A Academia Nacional de Engenharia (ANE) produziu dois abrangentes relatórios sobre as tratativas do Brasil com o Paraguai relacionadas ao Tratado de Itaipu. O mais recente (2024), afirma que “nos últimos três anos a despesa de exploração foi aumentando à medida em que o serviço da dívida foi sendo reduzido... A partir de 2024 são quase US$ 1,5 bilhão por ano alocados em partes iguais para realização das tais benfeitorias em ambos os países, adicionais aos já existentes US$ 700 milhões anuais. Só que o Brasil arca não com a metade e sim com cerca de 80% dos custos. São os consumidores cativos que pagam a conta, embutida em suas contas de suprimento de energia elétrica...”. 

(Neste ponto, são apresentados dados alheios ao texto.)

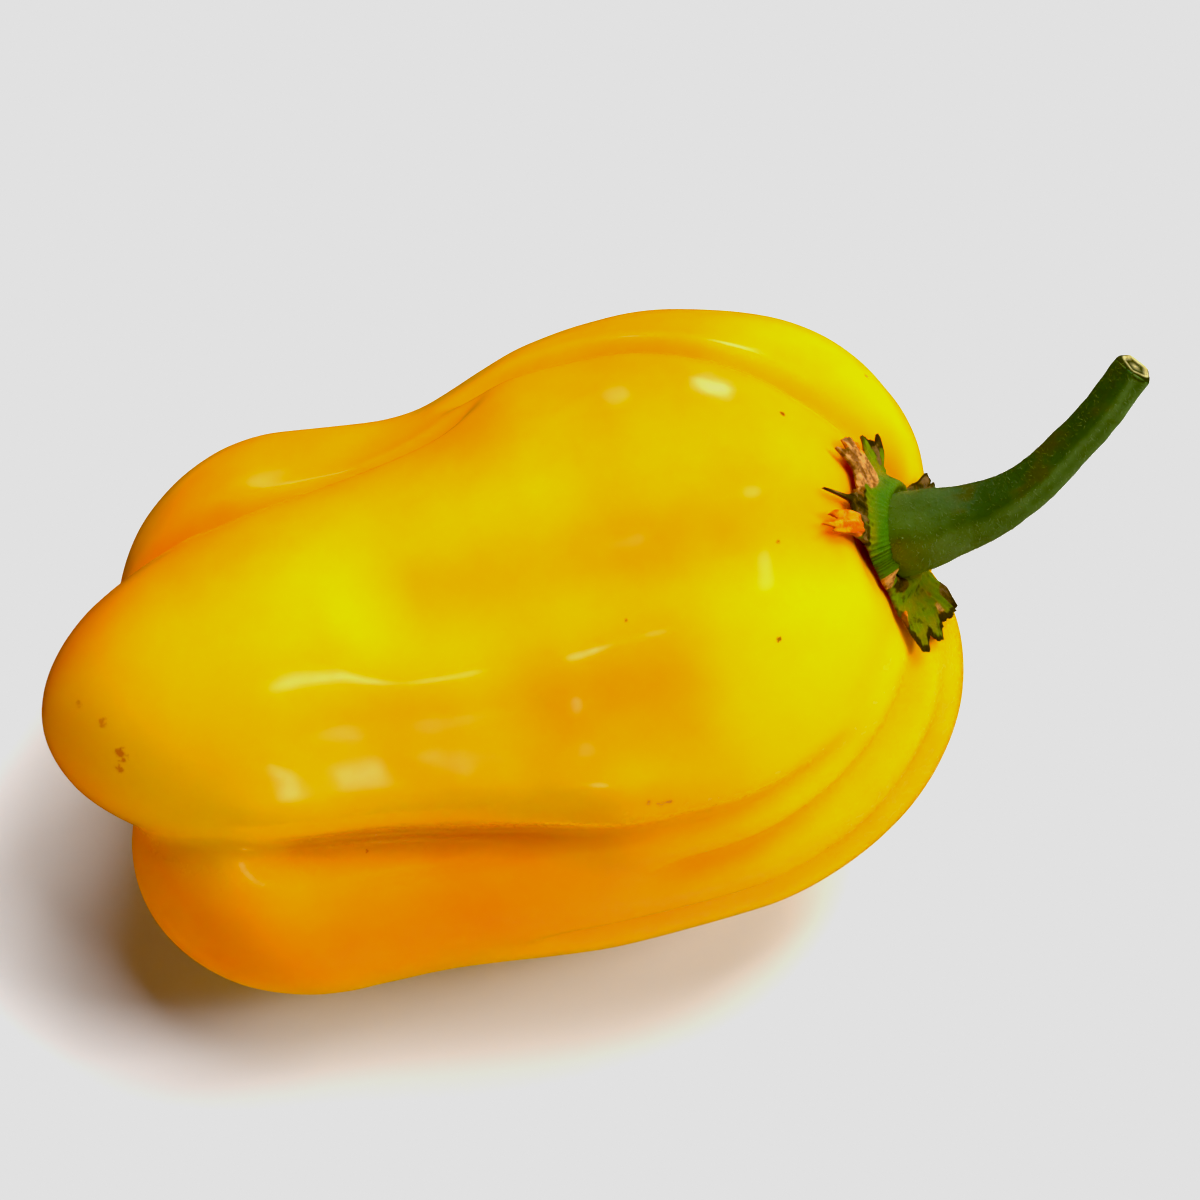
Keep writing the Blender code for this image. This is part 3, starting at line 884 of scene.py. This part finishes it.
class StemSettings(bpy.types.PropertyGroup):
    """The stem's sizes and colours, and the down on it."""

    dark_green: color_property("Dark green", "Upper side of the stem", (0.013, 0.036, 0.014))
    # Painted light: this green lights up the stem's lower side; at the foot it is the stem's own colour
    foot_and_painted_light_green: color_property("Bright green", "Lower side and foot of the stem", (0.072, 0.128, 0.028))
    foot_radius: length_property("Foot radius", "Radius where the stem stands on the calyx", 0.00298)
    radius: length_property("Radius", "Radius of the stem beyond its foot", 0.00138)
    flare: length_property("Flare", "Length over which the foot narrows", 0.0073)
    ridge: length_property("Ridge", "Height of the soft ridges along the stem", 0.00010)
    hair_length: length_property("Hair length", "Length of the down on the stem", 0.00036)
    hair_radius: length_property("Hair radius", "Radius of a hair at its root", 0.000013)
    hair_density: bpy.props.FloatProperty(
        name="Hair density", description="Hairs on a square metre", default=1.1e7, min=0.0
    )


class StageSettings(bpy.types.PropertyGroup):
    """The table and the lights."""

    table_color: color_property("Table color", "Color of the table", (0.80, 0.80, 0.80))
    key_power: power_property("Key light", "Power of the main light", 4.0)
    glint_power: power_property("Glints", "Power of each small lamp", 0.07)
    backdrop: bpy.props.FloatProperty(
        name="Backdrop", description="Brightness behind the table", default=1.0, min=0.0
    )


# Pieces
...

Enio Verri e André Pepitone, diretores brasileiros de Itaipu, argumentam, com razão, que “os investimentos socioambientais da usina não oneram o Tesouro Nacional, nem o orçamento público” (FSP, 11/09/2024).  Porém o ponto aqui é que as tais despesas socioambientais oneram as contas de luz dos consumidores cativos mesmo sem constar do orçamento público. Também argumentam que Itaipu está subordinada a uma “normatividade especial, independente dos comandos constitucionais”. Mesmo que tenham razão, não significa que a empresa binacional tenha o direito de obstar o barateamento das contas de luz dos brasileiros. 

Um dos muitos itens esmiuçados no relatório da ANE é a venda pelo Paraguai de energia no mercado livre brasileiro. A conclusão é que “a usina da Itaipu Binacional tem conexão com os SIN BR e com o SIN PY de forma unidirecional e, portanto, não é possível vender energia paraguaia para o Brasil via elo de corrente contínua de Furnas nem o inverso sob o risco de, na verdade, estar comercializando duas vezes a mesma energia de Itaipu e não energia do Paraguai ou do Brasil”.

Aparentemente o MME concorda. Tanto assim que colocou em audiência pública uma minuta de portaria para importação de energia elétrica do Paraguai contendo a seguinte vedação: “a energia contratada deverá ser proveniente do SIN-PY, excluindo a energia gerada por Itaipu”. Ou seja, o MME cuidou para que os brasileiros não paguem duas vezes pela mesma energia. Por outro lado, fica a dúvida: se só a energia de Itaipu transita pela subestação da margem direita e a exportação não poderá se feita com energia de Itaipu, qual o propósito da portaria? 

Há uma outra minuta de portaria, também colocada em audiência pública, que estabelece diretrizes para a importação da chamada “energia interruptível do Paraguai”. Nessa minuta admite-se que tal energia será produzida por Itaipu. É razoável supor que se trate de um pedaço do que caiba ao Paraguai do “excedente” de Itaipu, definido como a energia que a usina de Itaipu pode produzir em anos não extremamente secos, em adição à energia firme. 

Como a divisão do custo de Itaipu entre os dois países é feita na proporção da alocação da energia firme, de livre decisão do Paraguai, a energia firme é cerca de cinco vezes mais cara que a “excedente”. Não surpreende que o Paraguai, com aceitação brasileira, venha optando, ano após ano, por um percentual menor de firme e maior de excedente do que seria uma justa divisão do custo. 

Como quem arca com o ônus deveria ter direito ao bônus, o justo seria a utilização do mesmo percentual para as duas alocações, tanto de energia firme quanto de excedente. Assim, a contratação da tal energia interruptível por comercializadoras atuando no mercado livre teria que ser precedida pela descontratação de igual quantidade de energia no mercado cativo.